O Brasil não pode mais conviver com esse vazio institucional. Ele começa por uma longa desídia – a não-regulamentação dos dispositivos constitucionais, a principiar pelo direito de greve e os órgãos públicos.
As causas dessa ultrajante inadimplência estão aí, e podem ser resumidas no dito Congresso das quartas-feiras. A inação legislativa se traduz em alienação, judicialização, corporativismo, corrupção e, com o alastramento do processo e a sensação de desgoverno, vácuo normativo, a baderna institucional que como repulsiva hidra ora levanta as suas miríades de cabeças.
Brasília representou uma grande conquista para a nacionalidade. Não obstante, a pretexto de torná-la viável, foram criadas muitas, demasiadas regalias ditas extraordinárias que levaram ao monstro ora existente. É mais do que tempo de restabelecer a ética e a moralidade republicana por aquelas bandas.
Para tanto é indispensável o controle da Sociedade. As semanas dos representantes dos Estados e do Povo devem voltar a ser o que sempre foram, com os seus cinco dias úteis e de trabalho.
Urge que o Poder Legislativo, que deveria ser aquele mais próximo do Povo Soberano, se conscientize dos seus deveres, que não diferem muito de o que faz o Brasileiro Comum. O Trabalho é o primeiro deles. E com ele, a consciência da imperiosa necessidade de pôr a casa em ordem.

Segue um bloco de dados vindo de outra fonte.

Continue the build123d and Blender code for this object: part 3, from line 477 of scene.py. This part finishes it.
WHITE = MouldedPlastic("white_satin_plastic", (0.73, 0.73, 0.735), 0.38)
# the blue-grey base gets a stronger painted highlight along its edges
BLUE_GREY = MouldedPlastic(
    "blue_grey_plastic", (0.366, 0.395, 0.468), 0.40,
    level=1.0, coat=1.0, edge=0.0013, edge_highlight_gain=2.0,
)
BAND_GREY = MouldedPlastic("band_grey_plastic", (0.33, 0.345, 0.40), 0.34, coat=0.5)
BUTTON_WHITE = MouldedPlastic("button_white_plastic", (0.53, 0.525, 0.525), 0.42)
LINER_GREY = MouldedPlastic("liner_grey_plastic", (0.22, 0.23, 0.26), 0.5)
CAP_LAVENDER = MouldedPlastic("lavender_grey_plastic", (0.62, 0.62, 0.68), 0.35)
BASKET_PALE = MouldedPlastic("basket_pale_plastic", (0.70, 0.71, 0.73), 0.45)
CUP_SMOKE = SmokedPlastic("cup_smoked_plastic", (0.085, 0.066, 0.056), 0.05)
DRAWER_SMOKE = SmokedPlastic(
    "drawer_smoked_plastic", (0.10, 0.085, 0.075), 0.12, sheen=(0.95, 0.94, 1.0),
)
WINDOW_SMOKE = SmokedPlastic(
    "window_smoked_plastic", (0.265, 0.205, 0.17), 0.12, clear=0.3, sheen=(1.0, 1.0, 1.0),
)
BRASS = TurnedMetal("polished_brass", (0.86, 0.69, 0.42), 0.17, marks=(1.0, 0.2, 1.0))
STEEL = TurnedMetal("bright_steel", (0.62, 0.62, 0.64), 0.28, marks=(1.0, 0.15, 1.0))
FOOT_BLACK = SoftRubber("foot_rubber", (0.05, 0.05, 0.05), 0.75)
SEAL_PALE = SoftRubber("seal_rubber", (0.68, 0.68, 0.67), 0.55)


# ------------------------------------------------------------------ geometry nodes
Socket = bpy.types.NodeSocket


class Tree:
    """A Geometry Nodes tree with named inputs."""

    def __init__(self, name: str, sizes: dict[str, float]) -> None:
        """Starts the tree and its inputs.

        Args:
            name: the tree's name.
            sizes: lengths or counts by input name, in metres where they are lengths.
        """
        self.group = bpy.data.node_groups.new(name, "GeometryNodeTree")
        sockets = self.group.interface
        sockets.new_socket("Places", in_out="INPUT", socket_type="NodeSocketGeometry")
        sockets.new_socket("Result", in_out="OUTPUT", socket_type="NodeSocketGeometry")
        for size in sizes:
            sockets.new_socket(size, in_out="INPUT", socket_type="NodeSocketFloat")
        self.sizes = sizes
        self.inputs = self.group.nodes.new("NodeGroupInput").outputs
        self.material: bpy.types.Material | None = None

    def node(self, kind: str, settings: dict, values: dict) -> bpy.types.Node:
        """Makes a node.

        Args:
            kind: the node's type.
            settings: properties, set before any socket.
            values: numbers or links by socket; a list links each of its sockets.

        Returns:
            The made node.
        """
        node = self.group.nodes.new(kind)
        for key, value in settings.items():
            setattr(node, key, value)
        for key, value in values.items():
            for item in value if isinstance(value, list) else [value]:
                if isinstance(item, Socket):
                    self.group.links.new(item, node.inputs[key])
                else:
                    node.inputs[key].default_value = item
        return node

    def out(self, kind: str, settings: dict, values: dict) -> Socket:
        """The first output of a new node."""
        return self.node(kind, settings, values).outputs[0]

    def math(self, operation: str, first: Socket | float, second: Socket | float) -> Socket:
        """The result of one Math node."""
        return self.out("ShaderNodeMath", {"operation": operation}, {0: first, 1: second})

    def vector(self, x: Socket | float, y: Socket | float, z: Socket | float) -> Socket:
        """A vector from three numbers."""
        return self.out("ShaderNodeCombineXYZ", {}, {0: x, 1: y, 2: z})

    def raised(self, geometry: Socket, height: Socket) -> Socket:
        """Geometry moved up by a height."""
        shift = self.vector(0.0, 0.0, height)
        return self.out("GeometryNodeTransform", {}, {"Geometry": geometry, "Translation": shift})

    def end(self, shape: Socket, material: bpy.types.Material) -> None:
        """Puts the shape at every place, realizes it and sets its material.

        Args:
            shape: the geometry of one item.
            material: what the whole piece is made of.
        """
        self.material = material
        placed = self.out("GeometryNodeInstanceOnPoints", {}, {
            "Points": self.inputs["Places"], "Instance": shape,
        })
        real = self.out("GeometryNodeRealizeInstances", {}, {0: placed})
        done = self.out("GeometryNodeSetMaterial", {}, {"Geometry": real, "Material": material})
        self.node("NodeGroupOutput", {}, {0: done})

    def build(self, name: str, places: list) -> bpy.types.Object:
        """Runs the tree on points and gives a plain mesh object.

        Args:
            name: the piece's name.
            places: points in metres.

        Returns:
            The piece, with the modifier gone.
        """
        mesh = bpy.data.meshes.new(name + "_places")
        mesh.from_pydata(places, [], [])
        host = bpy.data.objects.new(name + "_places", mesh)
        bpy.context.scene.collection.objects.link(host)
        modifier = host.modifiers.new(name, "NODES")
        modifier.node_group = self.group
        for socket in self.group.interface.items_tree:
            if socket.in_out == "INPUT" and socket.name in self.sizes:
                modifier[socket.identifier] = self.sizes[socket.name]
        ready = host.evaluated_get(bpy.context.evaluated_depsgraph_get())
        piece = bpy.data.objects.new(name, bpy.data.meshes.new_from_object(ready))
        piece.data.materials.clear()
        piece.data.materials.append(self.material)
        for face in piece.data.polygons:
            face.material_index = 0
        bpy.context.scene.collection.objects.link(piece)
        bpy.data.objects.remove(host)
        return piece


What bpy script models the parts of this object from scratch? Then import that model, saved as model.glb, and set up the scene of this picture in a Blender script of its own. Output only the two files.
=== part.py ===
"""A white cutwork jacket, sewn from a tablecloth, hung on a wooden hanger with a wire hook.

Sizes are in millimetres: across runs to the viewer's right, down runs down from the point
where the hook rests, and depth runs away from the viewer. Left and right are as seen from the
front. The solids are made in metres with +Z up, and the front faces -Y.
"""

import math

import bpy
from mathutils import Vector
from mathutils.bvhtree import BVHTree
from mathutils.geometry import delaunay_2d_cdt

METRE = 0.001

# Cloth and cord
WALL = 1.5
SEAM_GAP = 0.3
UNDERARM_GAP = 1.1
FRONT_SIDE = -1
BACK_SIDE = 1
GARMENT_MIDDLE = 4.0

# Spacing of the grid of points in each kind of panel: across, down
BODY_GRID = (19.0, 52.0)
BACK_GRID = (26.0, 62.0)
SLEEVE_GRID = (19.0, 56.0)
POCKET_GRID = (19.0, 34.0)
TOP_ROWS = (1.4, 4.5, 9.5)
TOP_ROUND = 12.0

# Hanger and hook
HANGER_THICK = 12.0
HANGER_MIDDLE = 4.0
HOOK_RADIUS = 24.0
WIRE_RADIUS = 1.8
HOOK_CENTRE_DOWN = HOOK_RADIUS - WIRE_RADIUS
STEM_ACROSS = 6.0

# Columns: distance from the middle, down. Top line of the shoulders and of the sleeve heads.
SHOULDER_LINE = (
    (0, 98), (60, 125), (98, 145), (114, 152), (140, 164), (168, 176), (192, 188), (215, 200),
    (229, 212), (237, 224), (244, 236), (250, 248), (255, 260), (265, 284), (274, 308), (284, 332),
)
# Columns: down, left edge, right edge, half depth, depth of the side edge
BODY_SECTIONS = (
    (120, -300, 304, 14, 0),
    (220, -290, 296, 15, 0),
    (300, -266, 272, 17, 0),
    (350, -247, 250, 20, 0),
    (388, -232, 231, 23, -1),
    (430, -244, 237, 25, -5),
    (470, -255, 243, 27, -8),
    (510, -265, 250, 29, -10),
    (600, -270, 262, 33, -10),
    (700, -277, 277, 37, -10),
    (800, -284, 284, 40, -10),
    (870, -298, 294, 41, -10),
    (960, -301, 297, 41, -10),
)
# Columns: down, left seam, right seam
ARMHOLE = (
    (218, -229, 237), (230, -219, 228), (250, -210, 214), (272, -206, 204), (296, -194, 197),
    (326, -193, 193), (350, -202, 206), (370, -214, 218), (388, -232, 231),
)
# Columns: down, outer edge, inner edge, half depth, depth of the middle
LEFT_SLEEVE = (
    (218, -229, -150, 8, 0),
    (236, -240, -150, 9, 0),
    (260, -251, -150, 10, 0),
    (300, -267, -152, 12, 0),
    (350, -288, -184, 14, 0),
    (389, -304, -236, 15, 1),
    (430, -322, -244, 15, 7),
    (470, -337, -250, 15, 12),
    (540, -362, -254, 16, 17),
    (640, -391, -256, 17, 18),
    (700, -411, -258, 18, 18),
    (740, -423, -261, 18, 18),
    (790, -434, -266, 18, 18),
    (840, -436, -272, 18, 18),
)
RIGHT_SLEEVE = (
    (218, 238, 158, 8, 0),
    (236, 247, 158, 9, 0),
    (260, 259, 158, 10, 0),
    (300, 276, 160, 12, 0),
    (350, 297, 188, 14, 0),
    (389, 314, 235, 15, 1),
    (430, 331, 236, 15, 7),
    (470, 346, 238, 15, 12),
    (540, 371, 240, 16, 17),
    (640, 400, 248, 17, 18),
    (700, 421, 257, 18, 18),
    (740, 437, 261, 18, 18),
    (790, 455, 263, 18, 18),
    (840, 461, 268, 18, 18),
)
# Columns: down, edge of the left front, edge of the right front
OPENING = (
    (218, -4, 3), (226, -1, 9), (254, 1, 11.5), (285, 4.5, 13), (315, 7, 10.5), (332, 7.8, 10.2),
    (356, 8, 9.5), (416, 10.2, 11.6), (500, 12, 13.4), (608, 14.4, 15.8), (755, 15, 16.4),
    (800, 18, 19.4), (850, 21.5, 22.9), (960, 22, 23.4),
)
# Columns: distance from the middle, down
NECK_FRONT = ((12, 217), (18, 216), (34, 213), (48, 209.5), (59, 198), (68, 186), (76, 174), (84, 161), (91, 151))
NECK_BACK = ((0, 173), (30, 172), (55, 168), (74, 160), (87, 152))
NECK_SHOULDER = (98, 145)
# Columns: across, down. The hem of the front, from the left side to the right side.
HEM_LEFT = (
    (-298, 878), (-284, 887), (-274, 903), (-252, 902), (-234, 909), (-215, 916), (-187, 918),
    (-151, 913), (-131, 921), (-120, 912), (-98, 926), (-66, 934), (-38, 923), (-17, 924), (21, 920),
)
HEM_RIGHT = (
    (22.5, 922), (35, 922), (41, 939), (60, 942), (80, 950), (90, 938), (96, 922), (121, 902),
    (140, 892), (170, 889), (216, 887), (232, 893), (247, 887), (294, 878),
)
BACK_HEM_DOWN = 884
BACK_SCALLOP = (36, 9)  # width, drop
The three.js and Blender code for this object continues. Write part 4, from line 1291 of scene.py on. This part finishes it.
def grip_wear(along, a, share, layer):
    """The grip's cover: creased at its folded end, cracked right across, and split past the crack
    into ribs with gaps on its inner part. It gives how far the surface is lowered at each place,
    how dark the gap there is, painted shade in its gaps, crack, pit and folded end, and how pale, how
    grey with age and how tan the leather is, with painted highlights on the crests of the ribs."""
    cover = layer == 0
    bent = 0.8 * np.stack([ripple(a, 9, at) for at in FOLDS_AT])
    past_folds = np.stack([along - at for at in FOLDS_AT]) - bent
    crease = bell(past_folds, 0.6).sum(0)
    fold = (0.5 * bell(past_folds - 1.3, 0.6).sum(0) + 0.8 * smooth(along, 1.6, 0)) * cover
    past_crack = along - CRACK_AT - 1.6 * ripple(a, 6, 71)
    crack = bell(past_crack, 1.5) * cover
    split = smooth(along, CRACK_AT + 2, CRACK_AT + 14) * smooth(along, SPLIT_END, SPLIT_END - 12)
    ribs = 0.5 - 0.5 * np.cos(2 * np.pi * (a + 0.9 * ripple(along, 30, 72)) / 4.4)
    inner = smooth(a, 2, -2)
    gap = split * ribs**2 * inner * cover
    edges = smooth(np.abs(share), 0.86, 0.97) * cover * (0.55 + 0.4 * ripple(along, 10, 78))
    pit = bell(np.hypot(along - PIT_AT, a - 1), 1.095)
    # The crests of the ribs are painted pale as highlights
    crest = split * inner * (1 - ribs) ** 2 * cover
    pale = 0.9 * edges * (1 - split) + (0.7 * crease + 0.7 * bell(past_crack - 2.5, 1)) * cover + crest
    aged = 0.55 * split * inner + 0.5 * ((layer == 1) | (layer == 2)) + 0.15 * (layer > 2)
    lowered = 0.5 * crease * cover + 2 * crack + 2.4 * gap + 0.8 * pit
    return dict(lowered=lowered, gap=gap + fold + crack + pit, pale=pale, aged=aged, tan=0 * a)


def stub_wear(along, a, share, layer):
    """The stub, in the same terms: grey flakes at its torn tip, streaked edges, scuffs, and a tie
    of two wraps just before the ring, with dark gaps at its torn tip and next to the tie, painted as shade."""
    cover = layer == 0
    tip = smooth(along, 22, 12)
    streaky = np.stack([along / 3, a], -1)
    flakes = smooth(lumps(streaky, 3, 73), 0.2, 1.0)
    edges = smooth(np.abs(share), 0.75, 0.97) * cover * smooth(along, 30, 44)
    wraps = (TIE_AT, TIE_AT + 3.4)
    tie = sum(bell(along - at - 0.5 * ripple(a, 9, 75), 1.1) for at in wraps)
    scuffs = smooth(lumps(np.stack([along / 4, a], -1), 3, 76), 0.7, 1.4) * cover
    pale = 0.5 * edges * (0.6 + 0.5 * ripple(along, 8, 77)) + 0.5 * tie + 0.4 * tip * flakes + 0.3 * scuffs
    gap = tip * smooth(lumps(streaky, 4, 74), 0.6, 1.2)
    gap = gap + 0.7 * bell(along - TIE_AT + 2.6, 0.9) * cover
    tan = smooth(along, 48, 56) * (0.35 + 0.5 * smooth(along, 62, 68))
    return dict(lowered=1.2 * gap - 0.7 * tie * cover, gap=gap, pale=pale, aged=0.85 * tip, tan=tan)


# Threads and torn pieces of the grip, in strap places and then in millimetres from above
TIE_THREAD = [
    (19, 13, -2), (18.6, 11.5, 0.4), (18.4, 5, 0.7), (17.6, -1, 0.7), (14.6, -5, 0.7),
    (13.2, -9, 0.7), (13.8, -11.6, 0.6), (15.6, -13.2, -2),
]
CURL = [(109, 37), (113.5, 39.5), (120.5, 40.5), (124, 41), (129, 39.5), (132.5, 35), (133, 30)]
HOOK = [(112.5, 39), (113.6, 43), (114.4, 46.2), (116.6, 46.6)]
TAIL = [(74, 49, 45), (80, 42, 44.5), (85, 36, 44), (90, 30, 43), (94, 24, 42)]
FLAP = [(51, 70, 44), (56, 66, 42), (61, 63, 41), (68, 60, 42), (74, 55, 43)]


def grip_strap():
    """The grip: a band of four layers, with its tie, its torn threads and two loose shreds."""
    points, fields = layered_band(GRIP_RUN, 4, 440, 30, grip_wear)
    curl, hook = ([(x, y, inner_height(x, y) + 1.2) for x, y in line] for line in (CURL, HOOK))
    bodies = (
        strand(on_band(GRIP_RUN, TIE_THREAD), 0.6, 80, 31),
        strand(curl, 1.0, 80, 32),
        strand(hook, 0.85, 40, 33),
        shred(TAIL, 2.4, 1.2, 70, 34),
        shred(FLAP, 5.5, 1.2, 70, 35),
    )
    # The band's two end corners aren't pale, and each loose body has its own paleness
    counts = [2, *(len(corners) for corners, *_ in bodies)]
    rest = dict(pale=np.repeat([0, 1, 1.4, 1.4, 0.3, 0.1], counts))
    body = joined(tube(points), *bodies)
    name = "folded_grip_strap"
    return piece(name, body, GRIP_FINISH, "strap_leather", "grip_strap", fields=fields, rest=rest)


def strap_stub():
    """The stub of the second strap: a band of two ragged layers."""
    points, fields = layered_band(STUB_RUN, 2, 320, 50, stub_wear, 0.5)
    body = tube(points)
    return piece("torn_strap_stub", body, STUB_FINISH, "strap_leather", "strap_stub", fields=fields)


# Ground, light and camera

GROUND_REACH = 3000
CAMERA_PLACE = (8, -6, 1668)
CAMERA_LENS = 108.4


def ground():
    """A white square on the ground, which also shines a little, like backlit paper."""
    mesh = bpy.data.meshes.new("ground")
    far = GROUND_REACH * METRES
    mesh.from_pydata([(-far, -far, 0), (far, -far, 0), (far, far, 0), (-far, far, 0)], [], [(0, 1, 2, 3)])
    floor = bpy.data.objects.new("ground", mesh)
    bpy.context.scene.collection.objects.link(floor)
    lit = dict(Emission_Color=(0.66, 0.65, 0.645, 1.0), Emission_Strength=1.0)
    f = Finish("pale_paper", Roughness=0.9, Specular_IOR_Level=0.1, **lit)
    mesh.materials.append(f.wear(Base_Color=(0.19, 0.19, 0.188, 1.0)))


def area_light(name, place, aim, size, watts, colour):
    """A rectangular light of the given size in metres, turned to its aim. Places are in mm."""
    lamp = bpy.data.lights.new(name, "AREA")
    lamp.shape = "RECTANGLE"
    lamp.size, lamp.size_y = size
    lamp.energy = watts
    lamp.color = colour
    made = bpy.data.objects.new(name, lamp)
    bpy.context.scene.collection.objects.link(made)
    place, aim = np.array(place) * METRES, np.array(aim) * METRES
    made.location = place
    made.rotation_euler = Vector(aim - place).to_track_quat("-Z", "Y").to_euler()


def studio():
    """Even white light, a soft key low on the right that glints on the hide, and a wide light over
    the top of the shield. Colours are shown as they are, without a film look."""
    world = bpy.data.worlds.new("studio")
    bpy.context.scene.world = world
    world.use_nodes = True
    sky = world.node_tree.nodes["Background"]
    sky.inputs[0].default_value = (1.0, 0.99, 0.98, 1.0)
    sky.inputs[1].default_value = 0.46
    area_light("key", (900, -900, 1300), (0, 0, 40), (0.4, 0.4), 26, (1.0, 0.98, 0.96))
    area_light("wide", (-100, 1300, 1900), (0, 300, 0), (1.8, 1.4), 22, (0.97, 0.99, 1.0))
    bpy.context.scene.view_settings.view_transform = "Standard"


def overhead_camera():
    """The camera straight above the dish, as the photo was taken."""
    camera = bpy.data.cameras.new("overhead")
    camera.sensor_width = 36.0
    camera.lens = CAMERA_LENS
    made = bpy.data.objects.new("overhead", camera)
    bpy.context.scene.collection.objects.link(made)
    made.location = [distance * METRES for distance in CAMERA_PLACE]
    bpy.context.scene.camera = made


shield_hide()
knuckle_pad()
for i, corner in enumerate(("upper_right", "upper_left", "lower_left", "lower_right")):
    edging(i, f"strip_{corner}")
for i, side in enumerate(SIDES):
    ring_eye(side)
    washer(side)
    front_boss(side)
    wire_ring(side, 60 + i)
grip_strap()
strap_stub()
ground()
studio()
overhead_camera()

Tratemos de fazê-lo e logo, se não desejamos que as guardas pretorianas da Roma da decadência alcem ainda mais a cabeça, na sua insana perseguição da baderna institucional e do privilégio nu e cru.
Se conseguirmos restabelecer os valores republicanos, teremos dado passo determinante para que não mais nos sintamos à deriva.
Se infundirmos à nacionalidade esta noção de responsabilidade – e não há para tanto pessoa mais apropriada do que a Primeira Magistrada da Nação – poderemos entrever no horizonte a promessa de que breve venhamos a livrar-nos da presente baderna institucional.
Nesse sentido, concordo com a Presidente Dilma Rousseff: o Brasil não é, nem deve ser, Roma antiga.